Frisell has been experimenting with not just recreating the textures of non-jazz styles but directly covering the tunes for years: Dylan, Copland, Ives, Rollins, Ciccone (er, Madonna). In 2011, Frisell released an honest-to-God John Lennon tribute album, All We Are Saying. There isn’t a single impeachable note on the disc; even the incurably maudlin and simple “Imagine” delights. On the other hand, what purpose does a disc of relatively faithful covers of John Lennon tunes serve? It’s not as if Lennon is an underappreciated figure.

Frisell's new disc isn't "complicated enough." Frisell’s fine with that; plenty of listeners won’tand shouldn'tbe.

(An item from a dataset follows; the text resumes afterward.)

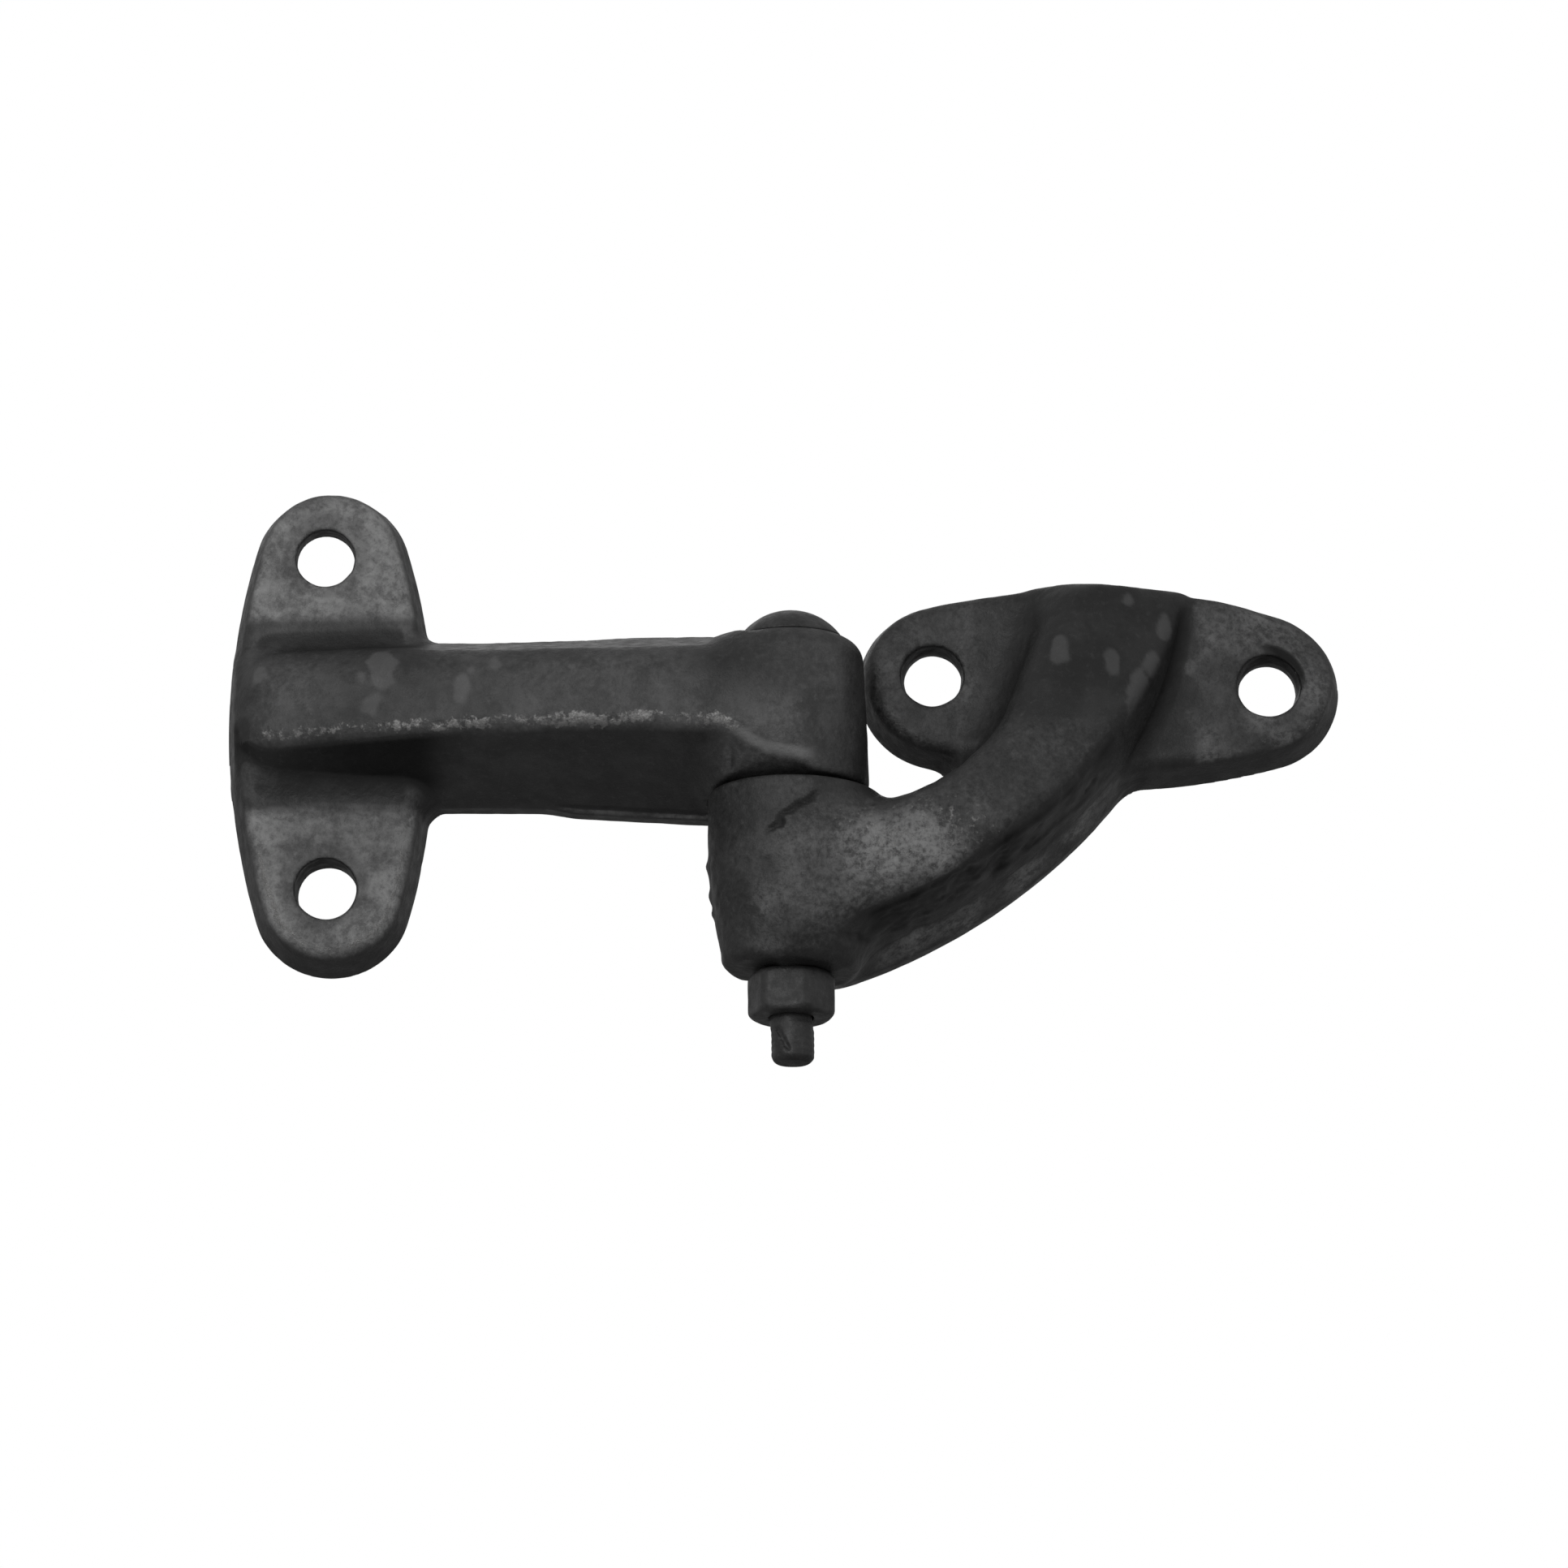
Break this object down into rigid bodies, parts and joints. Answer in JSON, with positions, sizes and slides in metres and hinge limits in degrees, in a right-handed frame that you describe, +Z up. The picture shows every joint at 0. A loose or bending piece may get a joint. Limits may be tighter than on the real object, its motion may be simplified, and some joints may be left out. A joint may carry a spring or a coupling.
{
  "type": "t hinge",
  "caption": "Heavy cast T hinge: an upright oval leaf with a thick arm and a cranked offset leaf, joined at two knuckles by a nutted pivot bolt.",
  "frame": {"origin": "midway between the T leaf's two bolt holes, on its mounting face", "axes": "+X from the T leaf along its arm to the pivot and the offset leaf, +Y into the surface it is bolted to, +Z up along the pivot bolt towards its head"},
  "size_m": [0.2502, 0.0369, 0.1379],
  "materials": {
    "painted_iron": "satin black paint over rough sand-cast iron, worn on the front edges",
    "painted_steel": "satin black paint over steel"
  },
  "bodies": {
    "fixed_leaf": {"t_leaf": "painted_iron", "pivot_bolt": "painted_steel", "hex_nut": "painted_steel"},
    "swing_leaf": {"offset_leaf": "painted_iron"}
  },
  "joints": [
    {"name": "pivot", "type": "hinge", "parent": "fixed_leaf", "child": "swing_leaf", "pos_m": [0.105, -0.0185, -0.04], "axis": [0, 0, -1], "range_deg": [-65, 134]}
  ]
}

Guitar in the Space Age keeps the trend going. The pitch: Frisell and Leisz tag-team great six-string showcases of their youth. The Chantays are here (“Pipeline”) along with their peppy younger brothers the Beach Boys (“Surfer Girl”). Duane Eddy comes by to run through “Rebel Rouser,” then it’s across the ocean for the Kinks’ “Tired of Waiting for You.” As on the Lennon disc, many of the songs faithfully replicate the originals—perhaps too faithfully. Frisell picks out some sadly neglected classics, but there’s not much abstraction or deconstruction here; a version of “Turn, Turn, Turn” slavishly replicates all the bubble-gum jangle of the Byrds’ version. (Incredibly, Frisell’s version is even shorter than McGuinn and company’s.) Link Wray’s “Rumble” is rendered with carefully reproduced distortion.

That’s not to say there aren’t great moments. When Frisell and Leisz take off on the third bridge of “Turn, Turn, Turn,” with drummer Kenny Wollesen and bassist Tony Scherr locking on the backbeat, it’s sublime. By slowing down and spacing out “Pipeline,” Frisell gives it an eerily open, movie western sound. There are moments like that across the disc.

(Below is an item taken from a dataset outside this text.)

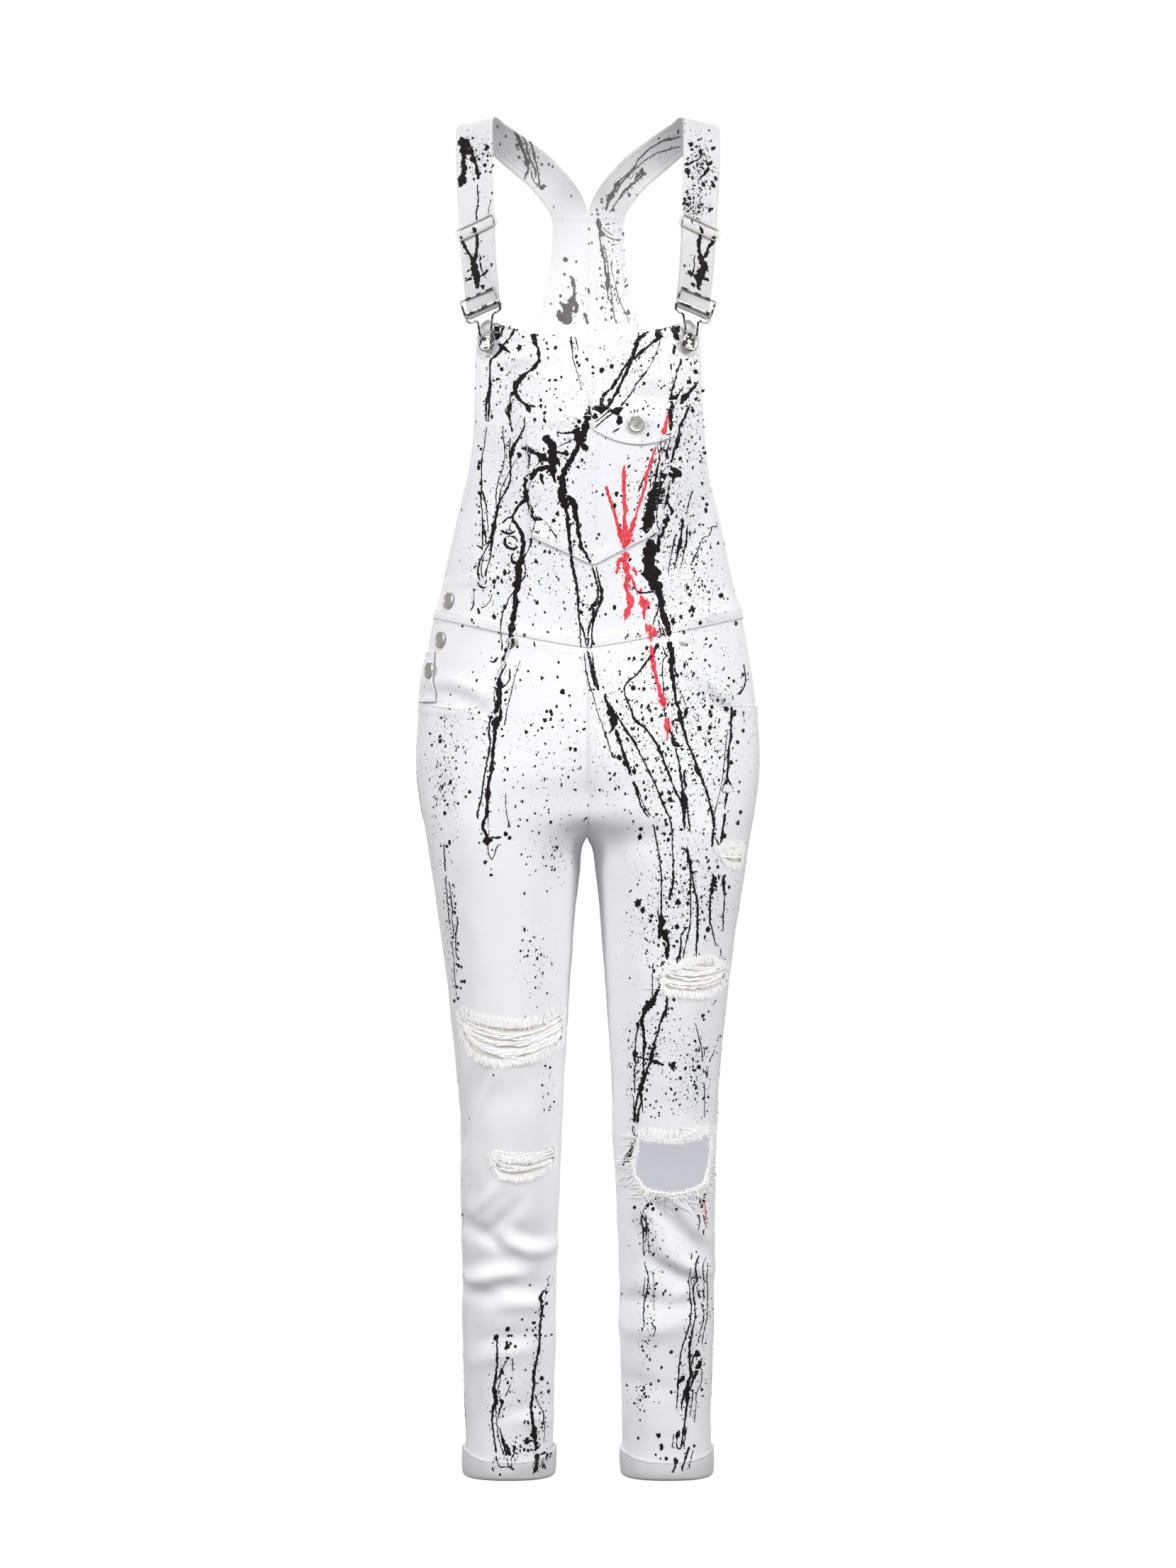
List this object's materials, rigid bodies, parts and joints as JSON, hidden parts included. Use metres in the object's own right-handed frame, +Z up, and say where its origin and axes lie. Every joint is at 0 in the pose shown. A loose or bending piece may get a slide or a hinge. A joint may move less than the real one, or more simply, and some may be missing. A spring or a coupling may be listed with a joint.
{
  "type": "paint spattered overalls",
  "caption": "Hollow denim overalls filled out as worn, with a scooped bib, patch pocket and flap, crossed shoulder straps on wire buckles, an open knee and turned-up hems.",
  "frame": {"origin": "midway between the two straps where they pass over the shoulders", "axes": "+Z up along the body, the wearer faces -Y, the wearer's left is +X"},
  "size_m": [0.3566, 0.2509, 1.418],
  "materials": {
    "white_denim": "matt white cotton twill, with black and red paint drips and spatter in the visual model",
    "nickel": "satin, warm grey nickel plate"
  },
  "bodies": {
    "root": {"back_left": "white_denim", "back_leg_left": "white_denim", "back_leg_right": "white_denim", "back_right": "white_denim", "bib_left": "white_denim", "bib_pocket": "white_denim", "bib_pocket_flap": "white_denim", "bib_right": "white_denim", "buckle_left": "nickel", "buckle_right": "nickel", "cuff_left": "white_denim", "cuff_right": "white_denim", "flap_button": "nickel", "front_leg_left": "white_denim", "front_leg_right": "white_denim", "pocket_facing_left": "white_denim", "pocket_facing_right": "white_denim", "rivet_left": "nickel", "rivet_right": "nickel", "side_button_1": "nickel", "side_button_2": "nickel", "side_button_3": "nickel", "side_placket": "white_denim", "slider_left": "nickel", "slider_right": "nickel", "strap_back_left": "white_denim", "strap_back_right": "white_denim", "strap_button_left": "nickel", "strap_button_right": "nickel", "strap_front_left": "white_denim", "strap_front_right": "white_denim"}
  },
  "joints": []
}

Overall, however, it’s a little too perfect for the NPR crowd: middle-aged, kinda eclectic, but not very adventurous. Perhaps unavoidably for a set so heavily geared to surf tunes, it also feels awfully white. Since the Original Dixieland Jass Band cut its first side, there has been a lively debate about white appropriation of black music and the ongoing blackness (or not) of the music. As jazz becomes increasingly academic—and, critics say, loses its ties to black culture—there’s been an especially heated round of this fight. The only track here originally recorded by a black musician is Junior Wells’s “Messin’ With the Kid,” and that feels a little uncomfortable. (But it is fun to hear Leisz, one of the world’s great sidemen, stepping out front with solos on the record, including a Steve Cropper-esque turn here.) Guitar might have benefited from the inclusion of, say, the Delfonics’s “La-La (Means I Love You),” which Frisell is known to play live.

Looking backward for inspiration isn’t always a dead end—though the “standards” record, where musicians just run through classic tunes, is often the dullest kind of jazz. The problem is that as with some of the more worn-out standards, the songs here don’t offer much possibility; a tune like the Tornados’ delightful proto-synth-pop kitsch “Telstar” simply can’t bend that much before it breaks, though Frisell takes it to that limit. Guitar suffers by comparison with the trumpeter Ron Miles’s new record, out on October 14, with a trio that includes Frisell and drummer Brian Blade—and, which, perhaps not coincidentally, includes Giuffre’s “Two Kinds of Blues.” Miles’s Circuit Rider doesn’t bear much resemblance to the popular idea of What Jazz Should Sound Like, and it borrows from country textures too, but the songs offer more space for harmonic expression.

Maybe all of this seems a little churlish. If a bunch of outrageously talented baby boomers get together to play old tunes, is that so terrible? There’s plenty of bad music out there; why object to the good? Why begrudge Frisell and his friends a trip down memory lane? Perhaps you can’t, in good faith. Still, it’s fair to predict that this isn’t going to go down as one of Frisell’s marquee records. The man can have his nostalgia, but please: Make some weird, jarring music sometime soon, too.